Kinetic and mechanistic investigation of halocarbon reduction at iron cathodes

摘要

This research investigated the kinetics and mechanisms of reductive dechlorination of trichloroethylene (TCE) and carbon tetrachloride (CT) at iron cathodes. Reaction rates for TCE and CT were measured as a function of electrode potential, water chemistry, and influent reactant concentration in flow-through, porous iron electrode reactors, with and without the addition of palladium as an electrocatalyst. Rates of direct halocarbon reduction were also measured amperometrically using potential step chronoamperometry. Reaction rates for TCE and CT were first order in reactant concentration over the concentration range investigated. Typical reduction half-lives for TCE and CT in the iron reactor at neutral pH were 9.4 and 3.7 minutes, respectively.

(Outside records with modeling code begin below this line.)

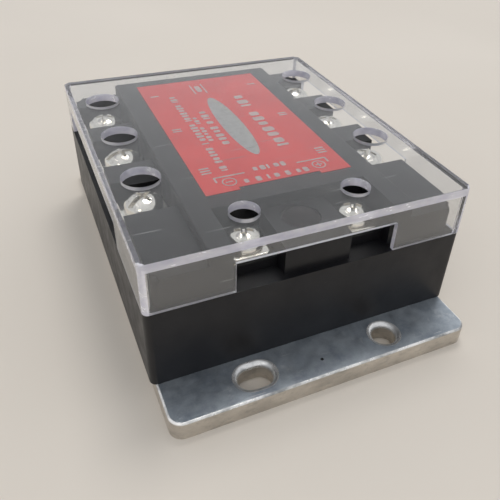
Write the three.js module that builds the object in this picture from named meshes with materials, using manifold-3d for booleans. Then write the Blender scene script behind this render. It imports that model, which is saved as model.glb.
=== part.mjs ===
// Three-phase solid state relay on an aluminium mounting plate, with a clear lift-off cover.
// Millimetres, +Z up. The origin is the centre of the plate's underside.
// +Y runs from the input end to the far end; the line terminals are on the +X side.
import * as THREE from "three";
import { mergeVertices } from "three/addons/utils/BufferGeometryUtils.js";
import Module from "manifold-3d";

const wasm = await Module();
wasm.setup();

// ---------------------------------------------------------------- driving dimensions

const CLEARANCE = 0.3;

const plate = { width: 72.5, length: 110, thick: 4.8, corner: 3 };
const mounting = { x: 16.2, y: 49.25, bore: 5.6, slotRun: 2.2 };

const body = { width: 74.4, length: 87.5, corner: 1.5, wall: 2.4, top: 24.5, cavityTop: 16 };
const upper = { width: 70, length: 83, corner: 1.8, top: 31.2, edge: 1.2 };
const platform = { width: 47, top: 34.1, edge: 0.6, wall: 2.3, roof: 2.2 };
const notch = { width: 36.8, depth: 12.7, seatFront: -38.8, seat: 26.8 };
const centreBlock = { left: -7.3, right: 8.2, front: -42.3 };
const bay = { width: 13.4, floor: 25 };

const cover = { wall: 1.1, top: 36.9, roof: 2, foot: 24.6, corner: 1.2, edge: 0.5 };
const frontWindow = { width: 37, top: 31.9 };
const sideWindow = { near: -21, far: 37.4, top: 31 };

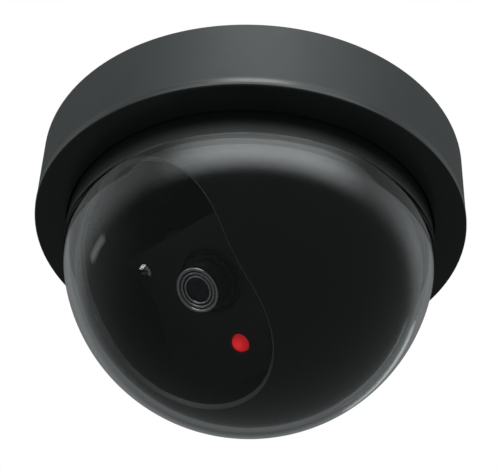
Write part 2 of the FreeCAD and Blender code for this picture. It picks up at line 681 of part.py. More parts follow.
def lens_element(radius, rear, edge, bulge):
    """Round glass with one domed face: rear plane, edge thickness and height of the dome."""
    ball = (radius ** 2 + bulge ** 2) / (2 * bulge)
    rim = along_lens(radius, 0, 0, rear, rear + edge + bulge)
    cap = Part.makeSphere(ball, in_module(0, 0, rear + edge + bulge - ball))
    return rim.common(cap)


def lens_front_element():
    return lens_element(4.6, LENS_REACH - 3.2, 0.9, 1.0).common(
        along_lens(4.6, 0, 0, LENS_REACH - 3.2, LENS_REACH - 1.2))


def lens_rear_element():
    return lens_element(4.4, BOARD_FRONT + 3.8, 0.8, 0.8)


PIECES = {
    "mounting_plate": mounting_plate,
    "grip_pads": grip_pads,
    "cable_grommet": cable_grommet,
    "gimbal_seat": gimbal_seat,
    "seat_screws": seat_screws,
    "board_standoffs": board_standoffs,
    "power_board": power_board,
    "power_board_screws": power_board_screws,
    "power_terminal": power_terminal,
    "video_connector": video_connector,
    "filter_capacitors": filter_capacitors,
    "power_inductor": power_inductor,
    "housing_cover": housing_cover,
    "dome_bezel": dome_bezel,
    "dome_gasket": dome_gasket,
    "dome": dome,
    "clamp_ring": clamp_ring,
    "clamp_ring_screws": clamp_ring_screws,
    "pan_ring": pan_ring,
    "pan_retainer": pan_retainer,
    "retainer_screws": retainer_screws,
    "liner": liner,
    "liner_screws": liner_screws,
    "yoke_left": lambda: yoke(-1),
    "yoke_right": lambda: yoke(1),
    "yoke_screws": yoke_screws,
}

MODULE_PIECES = {
    "tilt_cradle": tilt_cradle,
    "faceplate": faceplate,
    "faceplate_screws": faceplate_screws,
    "camera_board": camera_board,
    "camera_board_screws": camera_board_screws,
    "camera_connector": camera_connector,
    "signal_processor": signal_processor,
    "image_sensor": image_sensor,
    "ir_filter": ir_filter,
    "lens_holder": lens_holder,
    "lens_lock_ring": lens_lock_ring,
    "status_led": status_led,
    "led_holder": led_holder,
    "pivot_washers": pivot_washers,
    "pivot_screw": pivot_screw,
    "tilt_lock_screw": tilt_lock_screw,
    "lens_barrel": lens_barrel,
    "lens_front_ring": lens_front_ring,
    "lens_front_element": lens_front_element,
    "lens_rear_element": lens_rear_element,
}


def save(name, shape):
    if not shape.isValid() or not shape.Solids:
        raise ValueError(name + " is not a valid solid")
    shape.exportStep("parts/" + name + ".step")
    print(name, len(shape.Solids), round(shape.Volume, 1))


os.makedirs("parts", exist_ok=True)
for piece_name, make in PIECES.items():
    save(piece_name, make())
for piece_name, make in MODULE_PIECES.items():
    save(piece_name, tilted(make()))
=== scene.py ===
"""Looks of the dome camera: glass dome, glossy inner ball, moulded black plastic, lens and lamp.

Metres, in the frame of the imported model: the origin is on the ceiling, the dome hangs along -Z.
"""
import bpy
import bmesh
import json
import math
from mathutils import Matrix, Vector


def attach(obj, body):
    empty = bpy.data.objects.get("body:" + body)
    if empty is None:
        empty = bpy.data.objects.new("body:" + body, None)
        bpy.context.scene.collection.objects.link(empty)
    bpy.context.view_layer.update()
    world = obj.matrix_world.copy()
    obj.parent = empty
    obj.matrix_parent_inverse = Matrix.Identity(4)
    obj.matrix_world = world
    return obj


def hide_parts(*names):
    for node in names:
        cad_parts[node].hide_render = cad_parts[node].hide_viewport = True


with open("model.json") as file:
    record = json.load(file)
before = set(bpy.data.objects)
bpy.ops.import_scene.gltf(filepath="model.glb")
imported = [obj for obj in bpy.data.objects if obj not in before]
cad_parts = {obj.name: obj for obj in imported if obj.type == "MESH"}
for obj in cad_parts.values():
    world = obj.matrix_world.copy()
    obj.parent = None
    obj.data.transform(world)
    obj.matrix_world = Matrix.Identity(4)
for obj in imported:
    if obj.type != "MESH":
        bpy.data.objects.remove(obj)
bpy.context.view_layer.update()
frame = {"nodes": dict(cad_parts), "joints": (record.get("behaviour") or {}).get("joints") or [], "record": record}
nodes = frame["nodes"]

MM = 0.001

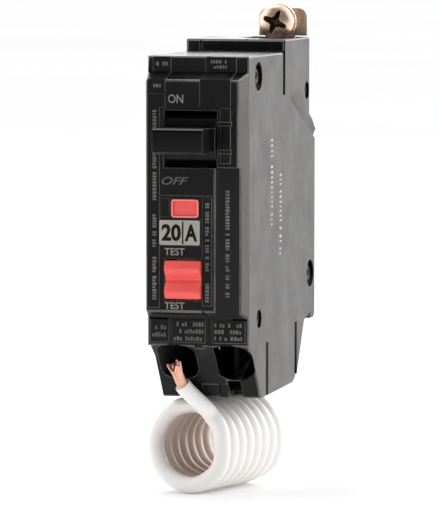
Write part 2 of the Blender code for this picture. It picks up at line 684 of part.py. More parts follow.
def electronics(finishes):
    board, ferrite, copper, steel, blue, black, amber, tan = finishes
    solid("circuit_board", board, block((9.6, 10.8), (8.0, 41.0), (28.0, 56.0)))
    ring_centre = Vector((0.0, 46.8, 30.0))
    solid("sense_transformer", ferrite, washer(ring_centre + ACROSS * 3.5, ACROSS, 2.3, 7.0, 3.4))
    solid("neutral_transformer", amber, washer(ring_centre + ACROSS * 6.2, ACROSS, 2.3, 7.0, 3.4))

    axis = Vector((6.2, 0.0, 44.0))
    solid("solenoid_coil", copper, washer(axis + BACK * 24.5, BACK, 11.0, 2.85, 1.8, 20))
    frame = [(23.2, 40.8), (24.2, 40.8), (24.2, 47.2), (35.8, 47.2), (35.8, 40.8), (36.8, 40.8),
             (36.8, 48.2), (23.2, 48.2)]
    bore = rod(axis + BACK * 20.0, BACK, 20.0, 1.8, 14)
    solid("solenoid_frame", steel, prism(frame, 3.4, 9.1), [("cut", bore)])
    plunger = turned(
        [(0.0, 26.0), (1.4, 26.0), (1.4, 43.2), (2.5, 43.2), (2.5, 44.0), (1.4, 44.0),
         (1.4, 46.2), (0.0, 46.2)],
        axis, BACK, 14,
    )
    solid("solenoid_plunger", steel, plunger, origin=axis + BACK * 46.2)
    cord("plunger_spring", steel, helix(1.95, 1.05, 5, axis + BACK * 37.4, BACK, 0.0, 8), 0.22, 1)

    solid("varistor", blue, rod(Vector((5.9, 13.6, 51.4)), ACROSS, 3.4, 3.4, 18))
    solid("filter_capacitor", amber, block((4.8, 9.3), (10.0, 17.0), (38.0, 43.6)))
    solid("control_chip", black, block((6.3, 9.3), (27.0, 36.4), (30.2, 36.2)))
    outline = [(17.9, 33.0), (22.3, 33.0), (22.3, 35.0), (21.2, 36.4), (19.0, 36.4), (17.9, 35.0)]
    solid("thyristor", black, prism(outline, 4.8, 9.3))
    for number, (y, z) in enumerate(((21.0, 49.6), (25.6, 49.6), (12.6, 29.8)), 1):
        solid(f"resistor_{number}", tan, rod(Vector((8.0, y, z)), UP, 5.6, 1.1, 10))


def inner_wires(copper_wire, white_wire):
    """The two supply wires, which both pass through the transformers."""
    hot = [
        (-1.4, 53.2, 24.6), (-1.2, 51.8, 21.4), (-0.9, 48.8, 21.4), (-0.7, 47.0, 24.6),
        (0.2, 46.8, 27.8), (2.6, 46.8, 28.8), (5.8, 46.8, 28.8), (8.4, 46.6, 28.5),
        (9.9, 45.4, 26.6), (10.0, 42.0, 20.6), (8.6, 36.0, 16.0), (5.0, 31.0, 15.0),
        (1.7, 28.0, 15.0), (-1.6, 26.4, 16.8), (-3.2, 25.0, 20.0), (-3.4, 23.4, 22.3),
    ]
    cord("load_wire", copper_wire, smooth(hot, 40), 0.8, 1)
    neutral = [
        (10.2, 23.6, 22.8), (10.2, 26.0, 22.0), (10.1, 34.0, 22.6), (10.1, 41.6, 26.4),
        (9.9, 45.6, 30.6), (8.6, 46.8, 31.4), (5.8, 46.8, 31.4), (2.6, 46.8, 31.4),
        (0.4, 46.0, 31.0), (-0.4, 43.8, 28.0), (-0.8, 43.0, 21.0), (-2.6, 42.6, 15.6),
        (-5.0, 43.6, 13.8), (-6.0, 44.8, 13.1),
    ]
    cord("neutral_wire", white_wire, smooth(neutral, 34), 0.8, 1)


# ---------------------------------------------------------------- the neutral lead

def coil_directions():
    along = Vector((math.sin(COIL_YAW), math.cos(COIL_YAW), 0.0))
    sideways = Vector((math.cos(COIL_YAW), -math.sin(COIL_YAW), 0.0))
    return along, sideways


def pigtail(white, copper):
    along, sideways = coil_directions()
    length = COIL_TURNS * COIL_PITCH + 2 * WIRE_RADIUS
    ring = washer(COIL_FRONT, along, length, COIL_RADIUS + WIRE_RADIUS,
                  COIL_RADIUS - WIRE_RADIUS, 32)
    solid("pigtail_coil", white, ring)

    back = COIL_FRONT + along * (length + GAP + WIRE_RADIUS)
    rear = [
        LEAD_EXIT - REAR_NORMAL * 4.0, LEAD_EXIT, LEAD_EXIT + REAR_NORMAL * 2.6,
        Vector((-7.2, 56.4, 4.2)), Vector((-9.4, 58.2, -2.6)), Vector((-11.4, 58.0, -9.6)),
        Vector((-11.9, 56.4, -15.6)), Vector((-9.6, 54.2, -20.2)),
        back - UP * COIL_RADIUS - sideways * 3.6 + along * 0.9, back - UP * COIL_RADIUS,
    ]
    cord("pigtail_rear", white, smooth(rear, 20), WIRE_RADIUS, 2)
    front = [
        (-1.0, 10.7, -2.5), (-2.3, 9.3, -0.9), (-3.7, 8.1, 0.7), (-4.8, 7.0, 2.1),
        (-5.6, 6.2, 3.4),
    ]
    cord("pigtail_front", white, smooth(front, 7), WIRE_RADIUS, 2)
    tip = [(-5.8, 5.9, 3.9), (-6.3, 4.5, 6.2), (-6.9, 2.8, 9.0)]
    cord("pigtail_conductor", copper, smooth(tip, 4), 1.4, 2)


# ---------------------------------------------------------------- the whole breaker

def build():
    for old in list(bpy.data.objects):
        bpy.data.objects.remove(old, do_unlink=True)

    black = material("moulded_black", (0.030, 0.028, 0.027), 0.42)
    handle_black = material("handle_black", (0.022, 0.021, 0.021), 0.38)
    fibre = material("fibre_board", (0.16, 0.11, 0.07), 0.7)
    tinned = material("tinned_copper", (0.62, 0.60, 0.56), 0.35, 1.0)
    gold = material("yellow_zinc", (0.72, 0.56, 0.36), 0.30, 1.0)
    steel = material("bright_steel", (0.55, 0.55, 0.55), 0.35, 1.0)
    copper = material("copper", (0.72, 0.38, 0.24), 0.35, 1.0)
    silver = material("contact_silver", (0.80, 0.79, 0.76), 0.3, 1.0)
    bimetal = material("bimetal", (0.48, 0.46, 0.42), 0.4, 1.0)
    brass = material("brass", (0.70, 0.56, 0.28), 0.35, 1.0)
    red = material("red_plastic", (0.80, 0.06, 0.05), 0.35)
    flag_red = material("flag_red", (0.85, 0.07, 0.05), 0.5)
    clear = material("clear_lens", (0.85, 0.80, 0.80), 0.1)
    label = material("label_grey", (0.33, 0.31, 0.27), 0.5)
    board = material("board_green", (0.04, 0.20, 0.09), 0.5)
    ferrite = material("ferrite", (0.07, 0.07, 0.075), 0.6)
    blue = material("varistor_blue", (0.05, 0.16, 0.42), 0.4)
    chip = material("chip_black", (0.02, 0.02, 0.022), 0.5)
    amber = material("film_amber", (0.50, 0.27, 0.06), 0.45)
    tan = material("resistor_tan", (0.60, 0.45, 0.28), 0.5)
    white = material("white_insulation", (0.84, 0.83, 0.81), 0.45)

    case_base(black)
    case_cover(black)
    case_barrier(fibre)
    rivets(steel)
    line_strap(tinned)
    line_screw(gold)
    line_washers(gold, steel)
    handle(handle_black)
    contacts(copper, silver, steel)
    trip_mechanism(steel, bimetal, brass)
    arc_plates(steel)
    braid(copper)
    test_rocker(red)
    test_spring(brass)
    trip_flag(flag_red)
    flag_lens(clear)
    rating_label(label)
    terminal("load", LOAD_X, gold, brass)
    terminal("neutral", NEUTRAL_X, gold, brass)
    electronics((board, ferrite, copper, steel, blue, chip, amber, tan))
    inner_wires(copper, white)
    pigtail(white, copper)


build()
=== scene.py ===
"""Looks of the one-pole ground-fault breaker: materials, marks, fasteners and the neutral lead."""

import json
import math

import bmesh
import bpy
from mathutils import Matrix, Vector


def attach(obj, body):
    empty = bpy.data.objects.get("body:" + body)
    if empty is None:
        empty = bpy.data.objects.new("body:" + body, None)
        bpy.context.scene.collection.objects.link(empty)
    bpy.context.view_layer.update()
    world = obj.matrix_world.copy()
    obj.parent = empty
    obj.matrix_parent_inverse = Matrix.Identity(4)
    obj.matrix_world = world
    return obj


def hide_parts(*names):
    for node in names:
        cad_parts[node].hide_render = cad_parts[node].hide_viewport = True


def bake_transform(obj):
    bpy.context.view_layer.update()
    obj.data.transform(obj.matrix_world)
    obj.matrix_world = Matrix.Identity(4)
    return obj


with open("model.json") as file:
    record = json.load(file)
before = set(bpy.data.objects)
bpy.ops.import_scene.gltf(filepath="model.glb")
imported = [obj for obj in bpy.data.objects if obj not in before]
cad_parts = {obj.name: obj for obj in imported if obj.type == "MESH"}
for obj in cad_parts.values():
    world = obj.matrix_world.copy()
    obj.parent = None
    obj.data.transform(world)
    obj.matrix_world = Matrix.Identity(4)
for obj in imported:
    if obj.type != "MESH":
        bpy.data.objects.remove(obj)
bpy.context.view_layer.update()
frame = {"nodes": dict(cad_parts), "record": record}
NODES = frame["nodes"]

MM = 0.001
ORIGIN = Vector((6.2, 59.3, 85.0))  # the row frame's origin in case millimetres
ACROSS, BACK, UP = Vector((1, 0, 0)), Vector((0, 1, 0)), Vector((0, 0, 1))
NOSE_FRONT = -5.4
SEAM_X = 2.75  # where the two halves of the case meet, seen from the front
SIDE_X = 12.7  # the case's right side

# The neutral lead, as the CAD has it, in case millimetres.
WIRE_RADIUS, COIL_RADIUS, COIL_PITCH, COIL_TURNS = 2.05, 9.95, 4.2, 7.375
COIL_FRONT = Vector((-7.45, 13.3, -12.35))
COIL_YAW = math.radians(11.5)
COIL_ALONG = Vector((math.sin(COIL_YAW), math.cos(COIL_YAW), 0.0))
COIL_SIDE = Vector((math.cos(COIL_YAW), -math.sin(COIL_YAW), 0.0))
LEAD_EXIT = Vector((-6.0, 51.0, 9.6))
REAR_SLANT = Vector((0.0, 7.1, 12.7)).normalized()
REAR_NORMAL = Vector((0.0, REAR_SLANT.z, -REAR_SLANT.y))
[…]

Palladium treatment at a level of 1 mg-Pd per square meter of electrode surface area increased reaction rates by a factor of three. When operated continuously, reaction rates in the palladized iron reactor were stable over a 9 month period of continuous operation. Amperometrically measured reaction rates for CT were the same as those measured analytically. This indicated that CT reduction occurred via direct electron transfer. In contrast, TCE reduction rates could not be measured amperometrically. However, the high current efficiencies in the electrode reactor indicated that the primary mechanism for TCE reduction was indirect, and occurred via reaction with atomic hydrogen produced from water reduction.